[Records with modeling code]
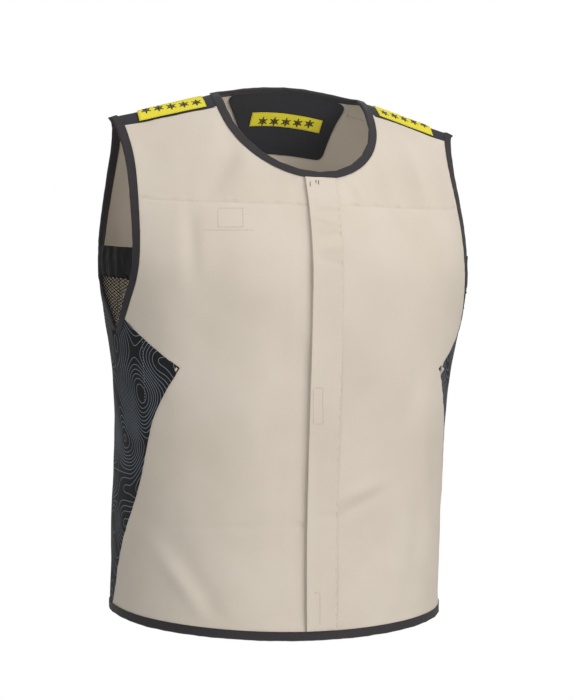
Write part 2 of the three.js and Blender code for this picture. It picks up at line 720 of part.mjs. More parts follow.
// Net with one square hole in each cell
const NET_ROWS = 10;
const NET_COLUMNS = 5;
const NET_FOOT = 0.972; // share of ARMHOLE_DROP where the lowest row ends
function underarmNet(name, sign) {
  const foot = 1 - (NET_FOOT * ARMHOLE_DROP) / LENGTH;
  const head = BAND_FOOT_LEVEL - GAP / LENGTH;
  const grid = insideArmhole(spread(head, foot, NET_ROWS), NET_COLUMNS, sign);
  const points = [];
  const faces = [];
  const add = (place) => {
    points.push(offBand(place, NET_WALL / 2), offBand(place, -NET_WALL / 2));
    return points.length - 2;
  };
  const ids = grid.map((row) => row.map(add));
  for (let r = 0; r < NET_ROWS; r += 1) {
    for (let c = 0; c < NET_COLUMNS; c += 1) {
      const cell = [
        [r, c],
        [r, c + 1],
        [r + 1, c + 1],
        [r + 1, c],
      ];
      const corners = cell.map(([i, j]) => grid[i][j]);
      const middle = new THREE.Vector3();
      corners.forEach((place) => middle.addScaledVector(place.at, 1 / corners.length));
      const hole = corners.map(({ at, normal }) => add({ at: at.clone().lerp(middle, NET_BAR), normal }));
      const edge = cell.map(([i, j]) => ids[i][j]);
      for (let k = 0; k < cell.length; k += 1) {
        const n = (k + 1) % cell.length;
        faces.push(...quad(edge[k], edge[n], hole[n], hole[k]));
        faces.push(...quad(edge[k] + 1, hole[k] + 1, hole[n] + 1, edge[n] + 1));
        faces.push(...quad(hole[k], hole[n], hole[n] + 1, hole[k] + 1));
      }
    }
  }
  const outline = [
    ...ids[0],
    ...ids.slice(1).map((row) => row[NET_COLUMNS]),
    ...ids[NET_ROWS].slice(0, -1).reverse(),
    ...ids.slice(1, -1).map((row) => row[0]).reverse(),
  ];
  for (let k = 0; k < outline.length; k += 1) {
    const next = outline[(k + 1) % outline.length];
    faces.push(...quad(outline[k], outline[k] + 1, next + 1, next));
  }
  return solid(name, points, faces, NET);
}

// Pieces sewn flat on a wall
const SEWN_ON = 0.8;
const LABEL_STEPS = 8;
const FACING_STEPS = 5;

function placket() {
  const head = neckIn[0].level;
  const foot = hemIn[0].level;
  const levels = [...lowerRows, ...upperRows.slice(1)].map((row) => row[0].level);
  const kept = levels.filter((level) => level > foot && level < head);
  const grid = [foot, ...kept, head].map((level) =>
    [-1, 0, 1].map((side) => ({ angle: frontAngleSigned((side * PLACKET_WIDTH) / 2, level), level })),
  );
  return wall('placket', grid, flat(PLACKET_CLEAR + PLACKET_WALL), flat(PLACKET_CLEAR), BEIGE);
}
const frontAngleSigned = (x, level) => Math.sign(x) * frontAngle(Math.abs(x), level);

// A trapezoid on the inside of the back, measured down from the neck tape, with its middle
// moved towards the wearer's left at its top and at its foot
function insideBack(top, foot, head, height, rows, columns, shifts) {
  const start = neckIn[neckIn.length - 1];
  const edge = lifted(start, 0);
  const levelDown = (distance) =>
    search(0, start.level, -distance, (level) => -lifted({ angle: HALF_TURN, level }, 0).distanceTo(edge));
  return spread(0, 1, rows).map((share) => {
    const level = levelDown(head + share * height);
    const half = (top + (foot - top) * share) / 2;
    const middle = shifts[0] + (shifts[1] - shifts[0]) * share;
    return spread(middle - half, middle + half, columns).map((x) => ({
      angle: x > 0 ? backAngle(x, level) : WHOLE_TURN - backAngle(-x, level),
      level,
    }));
  });
}

function backNeckFacing() {
  const size = [FACING_TOP, FACING_FOOT, SEWN_ON, FACING_HEIGHT];
  const shifts = [FACING_SHIFT, FACING_SHIFT + FACING_LEAN];
  const grid = insideBack(...size, FACING_STEPS, LABEL_STEPS, shifts);
  const outer = -WALL - SEWN_ON;
  return wall('back_neck_facing', grid, flat(outer), flat(outer - FACING_WALL), STRIP);
}

function collarLabel() {
  const head = COLLAR_LABEL_DROP - LABEL_HEIGHT / 2;
  const size = [COLLAR_LABEL_LENGTH, COLLAR_LABEL_LENGTH, head, LABEL_HEIGHT];
  const shifts = [COLLAR_LABEL_SHIFT, COLLAR_LABEL_SHIFT];
  const grid = insideBack(...size, 2, LABEL_STEPS, shifts);
  const outer = -WALL - 2 * SEWN_ON - FACING_WALL;
  return wall('label_collar', grid, flat(outer), flat(outer - LABEL_WALL), LABEL);
}

function shoulderLabel(name, sign) {
  const middle = skinPoint(stripRows[0][Math.round(STEPS.stripAcross / 2)]).x - SHOULDER_LABEL_SHIFT;
  const half = SHOULDER_LABEL_LENGTH / 2;
  const edges = [STRIP_FRONT - (STRIP_FRONT - LABEL_HEIGHT) / 2, (STRIP_FRONT - LABEL_HEIGHT) / 2];
  const grid = edges
    .flatMap((away, i) => (i === 0 ? [away, (edges[0] + edges[1]) / 2] : [away]))
    .map((away) => {
      const level = stripLevel(frontAngle, away);
      return spread(middle - half, middle + half, LABEL_STEPS).map((x) => ({
        angle: frontAngle(x, level),
        level,
      }));
    });
  return wall(name, onSide(grid, sign), flat(SEWN_ON + LABEL_WALL), flat(SEWN_ON), LABEL);
}

function onSide(grid, sign) {
  return grid.map((row) => row.map(({ angle, level }) => ({ angle: sign * angle, level })));
}

const lowerRows = lowerFront();
const upperRows = upperFront();
const sideRows = sidePanel();
const stripRows = shoulderStrip();

const vest = new THREE.Group();
for (const [side, sign] of [
  ['right', -1],
  ['left', 1],
]) {
  vest.add(wall(`front_${side}_lower`, onSide(lowerRows, sign), flat(0), flat(-WALL), BEIGE));
  vest.add(wall(`front_${side}_upper`, onSide(upperRows, sign), flat(0), flat(-WALL), BEIGE));
  vest.add(wall(`side_panel_${side}`, onSide(sideRows, sign), flat(0), flat(-WALL), SIDE_CLOTH));
  vest.add(wall(`shoulder_strip_${side}`, onSide(stripRows, sign), flat(0), flat(-WALL), STRIP));
  vest.add(tape(`armhole_binding_${side}`, onSide([armhole], sign)[0], -sign, TAPE));
  vest.add(underarmBand(`underarm_band_${side}`, sign));
  vest.add(underarmNet(`underarm_mesh_${side}`, sign));
  vest.add(shoulderLabel(`label_shoulder_${side}`, sign));
}
vest.add(wall('back_panel', backPanel(), flat(0), flat(-WALL), BEIGE));
vest.add(placket());
vest.add(tape('neck_binding', neck, -1, TAPE));
vest.add(tape('hem_binding', hem, 1, TAPE));
vest.add(backNeckFacing());
vest.add(collarLabel());

export default vest;
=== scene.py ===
"""Cooling vest, shown worn and empty: beige cloth with dark bound edges, net underarms
and black side panels. Metres, +Z up, the front faces -Y and the wearer's left is +X.
Each sheet of cloth starts as one face of its packed wall. It is unwrapped to its flat cut,
made fine, folded, drawn down along its seams and given its thickness."""
import math

import bmesh
import bpy
import numpy as np
from mathutils import Matrix, Vector, noise
from mathutils.bvhtree import BVHTree
from mathutils.kdtree import KDTree


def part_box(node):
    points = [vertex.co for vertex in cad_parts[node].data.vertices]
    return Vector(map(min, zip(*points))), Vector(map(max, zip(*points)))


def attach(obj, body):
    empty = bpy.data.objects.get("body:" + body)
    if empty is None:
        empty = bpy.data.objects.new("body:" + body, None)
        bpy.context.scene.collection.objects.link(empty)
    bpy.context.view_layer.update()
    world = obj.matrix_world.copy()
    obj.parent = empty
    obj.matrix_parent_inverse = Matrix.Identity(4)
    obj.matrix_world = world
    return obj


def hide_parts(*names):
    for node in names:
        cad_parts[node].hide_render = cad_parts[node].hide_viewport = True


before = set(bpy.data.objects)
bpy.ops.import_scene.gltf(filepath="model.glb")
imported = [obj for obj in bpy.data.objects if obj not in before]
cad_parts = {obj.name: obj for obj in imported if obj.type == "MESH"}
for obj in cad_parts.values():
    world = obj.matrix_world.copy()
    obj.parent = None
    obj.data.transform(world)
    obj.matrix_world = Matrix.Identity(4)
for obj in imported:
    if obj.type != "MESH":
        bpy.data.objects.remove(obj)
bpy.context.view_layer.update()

MM = 0.001
BODY = "root"
SIDES = (("right", -1), ("left", 1))
UP = (0, 0, 1)
ACROSS_BACK = (0, 1, 0)

# Thickness of each cloth, in millimetres
SHELL = 2.3
STRIP = 2.2
TAPE = 0.55
PLACKET = 1.7
BAND = 1.0
FACING = 1.0
LABEL = 0.7

# How far the edge of a sheet runs on, in millimetres
UNDER_TAPE = 3.2
UNDER_CLOTH = 1.4
TO_SEAM = 0.15

# Flat cut of each sheet, in metres: width, length and area
CUTS = {
    "front_lower": {"flat": (0.287, 0.485), "area": 0.1054},
    "front_upper": {"flat": (0.23, 0.135), "area": 0.0186},
    "side_panel": {"flat": (0.19, 0.356), "area": 0.0422},
    "shoulder_strip": {"flat": (0.127, 0.068), "area": 0.0063},
    "back_panel": {"flat": (0.517, 0.618), "area": 0.2394},
    "placket": {"flat": (0.037, 0.512), "area": 0.0187},
    "neck_binding": {"flat": (0.51, 0.026), "area": 0.0131},
    "hem_binding": {"flat": (1.0, 0.026), "area": 0.025},
    "armhole_binding": {"flat": (0.5, 0.026), "area": 0.0128},
    "underarm_band": {"flat": (0.11, 0.038), "area": 0.0036},
    "back_neck_facing": {"flat": (0.153, 0.09), "area": 0.0107},
    "collar_label": {"flat": (0.09, 0.021), "area": 0.00175},
    "shoulder_label": {"flat": (0.078, 0.03), "area": 0.0016},
    "underarm_mesh": {"flat": (0.088, 0.056), "area": 0.0026},
}

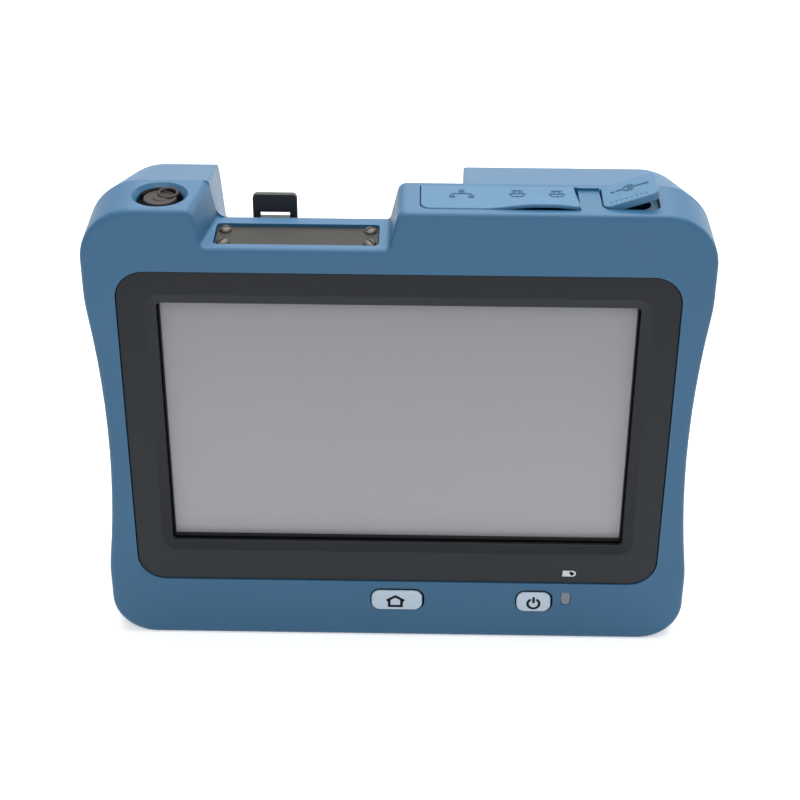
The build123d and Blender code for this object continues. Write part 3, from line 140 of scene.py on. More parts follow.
# Floor: a large white plane that takes the tester's shadow. Its glow is only seen and lights
# nothing, so the shadow stays.
FLOOR_REACH = 3
floor_mesh = bpy.data.meshes.new("floor")
shape = bmesh.new()
bmesh.ops.create_grid(shape, x_segments=1, y_segments=1, size=FLOOR_REACH)
shape.to_mesh(floor_mesh)
shape.free()
floor = bpy.data.objects.new("floor", floor_mesh)
scene.collection.objects.link(floor)
FLOOR_GLOW = 0.45
floor_paint = bpy.data.materials.new("floor_white")
floor_paint.use_nodes = True
floor_tree = floor_paint.node_tree
floor_shader = floor_tree.nodes["Principled BSDF"]
floor_shader.inputs["Base Color"].default_value = (0.95, 0.95, 0.95, 1)
floor_shader.inputs["Roughness"].default_value = 1
floor_shader.inputs["Specular IOR Level"].default_value = 0
floor_shader.inputs["Emission Color"].default_value = WHITE
glow = combined(floor_tree, "MULTIPLY", seen_rays(floor_tree), FLOOR_GLOW)
floor_tree.links.new(glow, floor_shader.inputs["Emission Strength"])
floor.data.materials.append(floor_paint)

# Case: two injection-moulded shells in blue plastic with a soft-touch lacquer. The shells
# meet at the crease that runs round the sides, and four screws from the back join them.
CASE_BLUE = (0.026, 0.128, 0.255)
# The second blue is paler: random patches take it, and the edges take it as wear and as a painted
# highlight.
CASE_PALE_AND_EDGE_HIGHLIGHT = (0.045, 0.165, 0.30)


def colour(rgb):
    """A shader colour with full alpha."""
    return (rgb[0], rgb[1], rgb[2], 1)


def noise(tree, place, size, detail):
    """A noise pattern whose blotches have this size in metres."""
    step = tree.nodes.new("ShaderNodeTexNoise")
    step.inputs["Scale"].default_value = 1 / size
    step.inputs["Detail"].default_value = detail
    tree.links.new(place.outputs["Object"], step.inputs["Vector"])
    return step.outputs["Fac"]


def edge_wear_and_highlight(tree, width):
    """Edge wear and painted highlight: a socket that rises from 0 on flat faces to 0.6 on edges,
    over this width in metres.
    """
    rounded = tree.nodes.new("ShaderNodeBevel")
    rounded.samples = 4
    rounded.inputs["Radius"].default_value = width
    facing = tree.nodes.new("ShaderNodeNewGeometry")
    turn = tree.nodes.new("ShaderNodeVectorMath")
    turn.operation = "DOT_PRODUCT"
    tree.links.new(rounded.outputs["Normal"], turn.inputs[0])
    tree.links.new(facing.outputs["Normal"], turn.inputs[1])
    return stretched(tree, turn.outputs["Value"], start=0.99, end=0.86, high=0.6)


def finish(name, base, patch_and_edge_colour, roughness, grain, relief, metallic=0, drift=0.03, edge=0.0006,
           shine=0.5):
    """A material with slow colour drift, a fine grain in its relief and edges painted paler, partly as
    wear and partly as a painted highlight.

    Lengths are in metres: grain and drift are the sizes of the two patterns, relief is the
    height of the grain and edge is the width of the paler edge line."""
    paint = bpy.data.materials.new(name)
    paint.use_nodes = True
    tree = paint.node_tree
    shader = tree.nodes["Principled BSDF"]
    shader.inputs["Metallic"].default_value = metallic
    shader.inputs["Specular IOR Level"].default_value = shine
    place = tree.nodes.new("ShaderNodeTexCoord")

    cloud = noise(tree, place, drift, detail=5)
    patches = stretched(tree, cloud, start=0.35, end=0.75, high=0.3)
    # The paler colour goes to random patches and to the edges; on the edges it is partly wear and partly
    # a painted highlight.
    tone_and_edge_light = combined(tree, "ADD", patches, edge_wear_and_highlight(tree, edge))
    tone_and_edge_light.node.use_clamp = True
    tint = tree.nodes.new("ShaderNodeMix")
    tint.data_type = "RGBA"
    tint.inputs["A"].default_value = colour(base)
    tint.inputs["B"].default_value = colour(patch_and_edge_colour)
    tree.links.new(tone_and_edge_light, tint.inputs["Factor"])
    tree.links.new(tint.outputs["Result"], shader.inputs["Base Color"])

    polish = stretched(tree, cloud, low=roughness - 0.06, high=roughness + 0.06)
    tree.links.new(polish, shader.inputs["Roughness"])
    bump = tree.nodes.new("ShaderNodeBump")
    bump.inputs["Distance"].default_value = relief
    bump.inputs["Strength"].default_value = 0.6
    tree.links.new(noise(tree, place, grain, detail=2), bump.inputs["Height"])
    tree.links.new(bump.outputs["Normal"], shader.inputs["Normal"])
    return paint


def paint_nodes(paint, *names):
    """Gives CAD nodes one material."""
    for name in names:
        nodes[name].data.materials.clear()
        nodes[name].data.materials.append(paint)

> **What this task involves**
Above are the entries. Quote exactly the lines from the one bearing "const lowerRows = lowerFront();" through the one bearing "bpy.context.scene.collection.objects.link(empty)".

> **Finished exercise**
const lowerRows = lowerFront();
const upperRows = upperFront();
const sideRows = sidePanel();
const stripRows = shoulderStrip();

const vest = new THREE.Group();
for (const [side, sign] of [
  ['right', -1],
  ['left', 1],
]) {
  vest.add(wall(`front_${side}_lower`, onSide(lowerRows, sign), flat(0), flat(-WALL), BEIGE));
  vest.add(wall(`front_${side}_upper`, onSide(upperRows, sign), flat(0), flat(-WALL), BEIGE));
  vest.add(wall(`side_panel_${side}`, onSide(sideRows, sign), flat(0), flat(-WALL), SIDE_CLOTH));
  vest.add(wall(`shoulder_strip_${side}`, onSide(stripRows, sign), flat(0), flat(-WALL), STRIP));
  vest.add(tape(`armhole_binding_${side}`, onSide([armhole], sign)[0], -sign, TAPE));
  vest.add(underarmBand(`underarm_band_${side}`, sign));
  vest.add(underarmNet(`underarm_mesh_${side}`, sign));
  vest.add(shoulderLabel(`label_shoulder_${side}`, sign));
}
vest.add(wall('back_panel', backPanel(), flat(0), flat(-WALL), BEIGE));
vest.add(placket());
vest.add(tape('neck_binding', neck, -1, TAPE));
vest.add(tape('hem_binding', hem, 1, TAPE));
vest.add(backNeckFacing());
vest.add(collarLabel());

export default vest;
=== scene.py ===
"""Cooling vest, shown worn and empty: beige cloth with dark bound edges, net underarms
and black side panels. Metres, +Z up, the front faces -Y and the wearer's left is +X.
Each sheet of cloth starts as one face of its packed wall. It is unwrapped to its flat cut,
made fine, folded, drawn down along its seams and given its thickness."""
import math

import bmesh
import bpy
import numpy as np
from mathutils import Matrix, Vector, noise
from mathutils.bvhtree import BVHTree
from mathutils.kdtree import KDTree


def part_box(node):
    points = [vertex.co for vertex in cad_parts[node].data.vertices]
    return Vector(map(min, zip(*points))), Vector(map(max, zip(*points)))


def attach(obj, body):
    empty = bpy.data.objects.get("body:" + body)
    if empty is None:
        empty = bpy.data.objects.new("body:" + body, None)
        bpy.context.scene.collection.objects.link(empty)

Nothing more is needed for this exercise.